> [Requirement]
Report the count of lines below that include "part", without any other text.

** start Material **

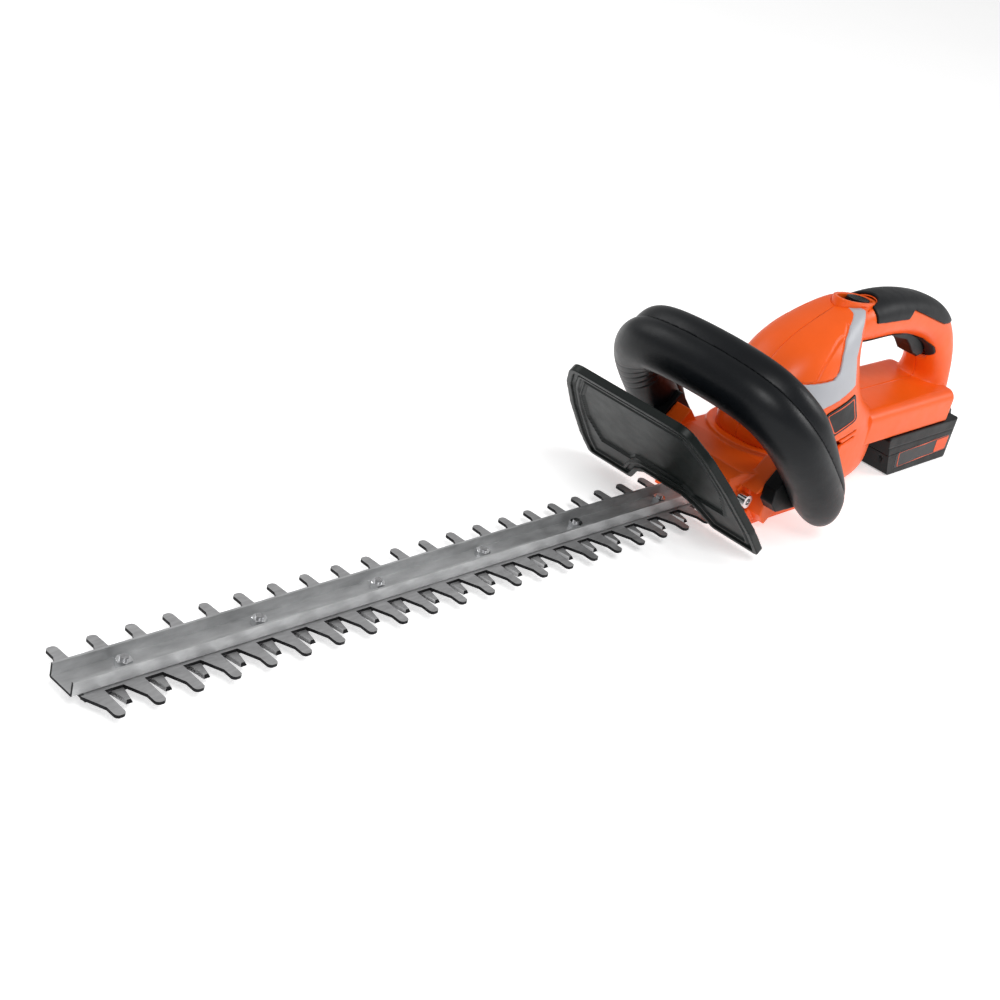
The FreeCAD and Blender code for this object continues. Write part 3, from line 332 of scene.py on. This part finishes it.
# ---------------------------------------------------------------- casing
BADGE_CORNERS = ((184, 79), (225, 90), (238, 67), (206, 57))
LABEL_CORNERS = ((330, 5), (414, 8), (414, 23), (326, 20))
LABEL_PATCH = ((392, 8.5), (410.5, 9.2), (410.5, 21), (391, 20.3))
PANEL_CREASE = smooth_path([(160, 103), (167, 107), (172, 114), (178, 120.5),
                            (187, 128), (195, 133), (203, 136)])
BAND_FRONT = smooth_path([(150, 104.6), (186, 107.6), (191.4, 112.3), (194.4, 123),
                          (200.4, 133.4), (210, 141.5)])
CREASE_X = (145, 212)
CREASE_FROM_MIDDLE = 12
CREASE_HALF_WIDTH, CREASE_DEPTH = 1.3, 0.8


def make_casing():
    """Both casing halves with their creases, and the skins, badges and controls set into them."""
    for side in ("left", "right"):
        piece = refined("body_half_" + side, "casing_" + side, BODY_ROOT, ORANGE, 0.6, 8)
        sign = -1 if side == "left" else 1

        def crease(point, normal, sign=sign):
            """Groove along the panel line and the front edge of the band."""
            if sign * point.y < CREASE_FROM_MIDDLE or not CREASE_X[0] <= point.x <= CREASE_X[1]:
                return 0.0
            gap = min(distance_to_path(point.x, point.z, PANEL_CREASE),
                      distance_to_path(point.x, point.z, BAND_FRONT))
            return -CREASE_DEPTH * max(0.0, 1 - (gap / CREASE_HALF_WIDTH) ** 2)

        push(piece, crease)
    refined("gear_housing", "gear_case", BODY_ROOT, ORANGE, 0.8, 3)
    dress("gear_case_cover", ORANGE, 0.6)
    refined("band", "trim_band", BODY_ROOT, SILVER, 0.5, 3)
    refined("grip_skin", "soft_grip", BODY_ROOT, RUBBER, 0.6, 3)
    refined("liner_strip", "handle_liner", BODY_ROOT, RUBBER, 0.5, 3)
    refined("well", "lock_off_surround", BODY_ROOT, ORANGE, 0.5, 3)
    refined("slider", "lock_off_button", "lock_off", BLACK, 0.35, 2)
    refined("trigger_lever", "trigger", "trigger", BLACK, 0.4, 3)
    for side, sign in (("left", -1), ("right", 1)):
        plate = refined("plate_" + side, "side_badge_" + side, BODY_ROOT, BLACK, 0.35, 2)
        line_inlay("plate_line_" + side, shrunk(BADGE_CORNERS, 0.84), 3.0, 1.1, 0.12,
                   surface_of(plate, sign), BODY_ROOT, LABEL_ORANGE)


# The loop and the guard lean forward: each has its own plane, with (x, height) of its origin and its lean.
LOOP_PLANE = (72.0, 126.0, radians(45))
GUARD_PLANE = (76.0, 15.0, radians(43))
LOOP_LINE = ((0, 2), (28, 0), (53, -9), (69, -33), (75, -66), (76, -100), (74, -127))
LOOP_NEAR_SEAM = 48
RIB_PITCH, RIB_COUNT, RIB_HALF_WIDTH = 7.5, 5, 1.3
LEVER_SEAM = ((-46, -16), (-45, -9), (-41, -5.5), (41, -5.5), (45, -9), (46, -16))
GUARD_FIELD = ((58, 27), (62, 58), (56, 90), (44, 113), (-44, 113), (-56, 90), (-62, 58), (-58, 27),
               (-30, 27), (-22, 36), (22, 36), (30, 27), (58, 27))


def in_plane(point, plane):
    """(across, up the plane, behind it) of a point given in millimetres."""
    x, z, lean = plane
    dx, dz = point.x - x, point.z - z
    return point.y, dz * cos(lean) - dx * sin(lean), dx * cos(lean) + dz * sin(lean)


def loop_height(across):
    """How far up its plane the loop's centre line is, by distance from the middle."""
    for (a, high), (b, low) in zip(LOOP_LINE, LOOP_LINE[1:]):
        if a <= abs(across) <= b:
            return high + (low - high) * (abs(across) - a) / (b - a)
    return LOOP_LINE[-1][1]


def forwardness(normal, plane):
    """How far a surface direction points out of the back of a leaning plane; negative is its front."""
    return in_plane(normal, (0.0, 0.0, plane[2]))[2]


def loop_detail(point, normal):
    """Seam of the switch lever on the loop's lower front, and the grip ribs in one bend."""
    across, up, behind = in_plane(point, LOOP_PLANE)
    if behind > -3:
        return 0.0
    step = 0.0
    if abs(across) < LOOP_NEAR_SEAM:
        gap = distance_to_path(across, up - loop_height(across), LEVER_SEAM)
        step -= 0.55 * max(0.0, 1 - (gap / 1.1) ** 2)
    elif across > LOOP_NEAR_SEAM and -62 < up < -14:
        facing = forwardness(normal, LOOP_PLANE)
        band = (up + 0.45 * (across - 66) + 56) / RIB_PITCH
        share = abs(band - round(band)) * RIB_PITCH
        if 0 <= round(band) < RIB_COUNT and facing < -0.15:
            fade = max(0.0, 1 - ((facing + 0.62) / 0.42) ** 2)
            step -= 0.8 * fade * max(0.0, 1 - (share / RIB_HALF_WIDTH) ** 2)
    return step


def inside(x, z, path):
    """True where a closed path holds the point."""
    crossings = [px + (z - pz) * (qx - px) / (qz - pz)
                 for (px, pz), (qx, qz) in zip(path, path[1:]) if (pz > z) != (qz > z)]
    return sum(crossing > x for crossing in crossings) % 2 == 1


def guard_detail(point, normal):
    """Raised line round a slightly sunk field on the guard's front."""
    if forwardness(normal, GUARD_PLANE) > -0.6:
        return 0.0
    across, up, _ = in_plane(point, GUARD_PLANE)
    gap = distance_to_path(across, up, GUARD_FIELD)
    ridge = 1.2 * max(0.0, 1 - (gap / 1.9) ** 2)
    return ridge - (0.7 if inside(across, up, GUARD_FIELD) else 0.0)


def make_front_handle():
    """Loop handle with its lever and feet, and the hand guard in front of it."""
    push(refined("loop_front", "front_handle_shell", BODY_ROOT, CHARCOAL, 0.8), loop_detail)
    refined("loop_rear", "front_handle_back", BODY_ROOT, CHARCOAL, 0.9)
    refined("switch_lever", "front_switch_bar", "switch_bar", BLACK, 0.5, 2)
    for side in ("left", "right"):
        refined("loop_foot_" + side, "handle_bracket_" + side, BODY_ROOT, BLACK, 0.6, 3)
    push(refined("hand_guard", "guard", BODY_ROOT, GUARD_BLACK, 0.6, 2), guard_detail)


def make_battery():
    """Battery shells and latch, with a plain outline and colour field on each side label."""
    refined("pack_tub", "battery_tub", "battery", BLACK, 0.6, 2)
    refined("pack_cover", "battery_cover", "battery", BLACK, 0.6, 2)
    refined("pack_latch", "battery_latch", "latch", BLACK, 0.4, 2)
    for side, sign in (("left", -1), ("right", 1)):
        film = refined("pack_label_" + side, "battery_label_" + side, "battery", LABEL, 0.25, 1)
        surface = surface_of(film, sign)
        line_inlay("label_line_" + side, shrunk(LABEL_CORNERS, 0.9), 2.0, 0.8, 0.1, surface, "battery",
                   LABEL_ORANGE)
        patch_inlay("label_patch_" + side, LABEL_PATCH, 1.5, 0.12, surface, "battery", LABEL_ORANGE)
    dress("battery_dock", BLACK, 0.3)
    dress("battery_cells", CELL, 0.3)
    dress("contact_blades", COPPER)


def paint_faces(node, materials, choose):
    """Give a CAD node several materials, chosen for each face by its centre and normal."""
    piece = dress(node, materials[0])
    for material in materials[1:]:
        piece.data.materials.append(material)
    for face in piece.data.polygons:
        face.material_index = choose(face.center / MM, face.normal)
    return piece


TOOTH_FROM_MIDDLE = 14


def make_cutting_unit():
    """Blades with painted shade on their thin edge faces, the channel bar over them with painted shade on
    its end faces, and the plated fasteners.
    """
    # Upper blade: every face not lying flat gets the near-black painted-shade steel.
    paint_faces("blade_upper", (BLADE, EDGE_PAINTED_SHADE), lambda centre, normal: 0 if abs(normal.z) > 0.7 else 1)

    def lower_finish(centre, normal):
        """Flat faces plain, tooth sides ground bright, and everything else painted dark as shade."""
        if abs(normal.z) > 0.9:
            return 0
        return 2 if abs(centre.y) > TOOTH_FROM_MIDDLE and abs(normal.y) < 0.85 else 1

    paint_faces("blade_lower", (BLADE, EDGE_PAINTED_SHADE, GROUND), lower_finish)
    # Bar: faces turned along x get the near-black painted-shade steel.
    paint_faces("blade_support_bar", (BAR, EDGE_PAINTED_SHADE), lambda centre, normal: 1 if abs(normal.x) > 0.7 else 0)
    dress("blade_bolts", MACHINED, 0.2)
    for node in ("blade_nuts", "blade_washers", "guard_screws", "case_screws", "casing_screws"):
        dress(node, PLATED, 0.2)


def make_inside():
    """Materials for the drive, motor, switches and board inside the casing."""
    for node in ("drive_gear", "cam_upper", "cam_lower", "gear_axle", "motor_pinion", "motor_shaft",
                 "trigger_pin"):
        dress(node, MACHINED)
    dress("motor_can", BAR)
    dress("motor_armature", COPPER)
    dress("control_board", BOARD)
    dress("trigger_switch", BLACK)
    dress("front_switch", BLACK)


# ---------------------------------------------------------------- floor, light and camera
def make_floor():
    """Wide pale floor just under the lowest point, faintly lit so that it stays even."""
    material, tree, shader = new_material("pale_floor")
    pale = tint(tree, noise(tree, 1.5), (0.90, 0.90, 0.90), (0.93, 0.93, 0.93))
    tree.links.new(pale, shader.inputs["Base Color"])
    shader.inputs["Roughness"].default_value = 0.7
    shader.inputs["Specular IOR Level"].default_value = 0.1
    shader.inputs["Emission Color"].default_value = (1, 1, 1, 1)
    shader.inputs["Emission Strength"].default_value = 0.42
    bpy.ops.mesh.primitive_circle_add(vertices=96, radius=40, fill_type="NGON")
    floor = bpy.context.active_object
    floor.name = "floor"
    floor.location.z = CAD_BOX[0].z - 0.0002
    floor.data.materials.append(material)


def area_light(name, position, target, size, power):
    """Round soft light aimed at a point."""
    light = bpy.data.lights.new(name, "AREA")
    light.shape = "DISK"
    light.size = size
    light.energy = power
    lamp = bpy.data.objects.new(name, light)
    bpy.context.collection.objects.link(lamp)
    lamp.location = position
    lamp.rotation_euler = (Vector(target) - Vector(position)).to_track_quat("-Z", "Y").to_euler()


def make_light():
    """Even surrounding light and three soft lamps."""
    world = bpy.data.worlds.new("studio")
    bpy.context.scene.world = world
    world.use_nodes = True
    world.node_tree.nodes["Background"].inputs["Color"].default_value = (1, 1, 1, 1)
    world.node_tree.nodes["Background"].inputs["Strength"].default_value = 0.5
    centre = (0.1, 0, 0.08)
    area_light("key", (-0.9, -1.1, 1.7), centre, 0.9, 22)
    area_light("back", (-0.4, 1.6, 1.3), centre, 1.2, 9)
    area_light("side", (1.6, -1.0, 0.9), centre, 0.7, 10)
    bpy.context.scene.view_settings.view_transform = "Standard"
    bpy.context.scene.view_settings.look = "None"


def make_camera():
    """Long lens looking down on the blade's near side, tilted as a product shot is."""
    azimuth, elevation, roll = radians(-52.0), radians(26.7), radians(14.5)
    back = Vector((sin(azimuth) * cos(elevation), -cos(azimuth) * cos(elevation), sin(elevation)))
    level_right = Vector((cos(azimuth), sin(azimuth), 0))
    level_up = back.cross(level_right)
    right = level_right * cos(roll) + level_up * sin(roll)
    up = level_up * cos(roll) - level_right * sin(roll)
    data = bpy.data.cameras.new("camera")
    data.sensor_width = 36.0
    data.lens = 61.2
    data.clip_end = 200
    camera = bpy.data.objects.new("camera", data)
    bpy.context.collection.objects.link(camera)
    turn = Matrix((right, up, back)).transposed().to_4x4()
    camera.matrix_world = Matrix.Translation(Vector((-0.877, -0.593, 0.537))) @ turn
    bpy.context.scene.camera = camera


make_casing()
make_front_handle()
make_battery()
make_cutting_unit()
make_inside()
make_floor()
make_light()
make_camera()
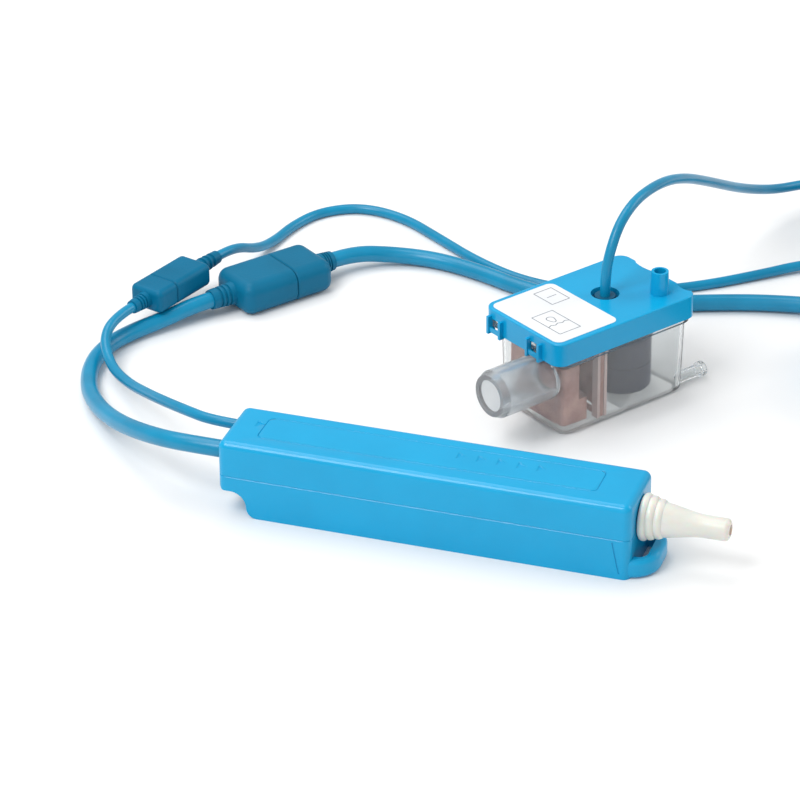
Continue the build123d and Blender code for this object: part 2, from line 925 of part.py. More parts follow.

** end Material **

> [Answer to the problem]
2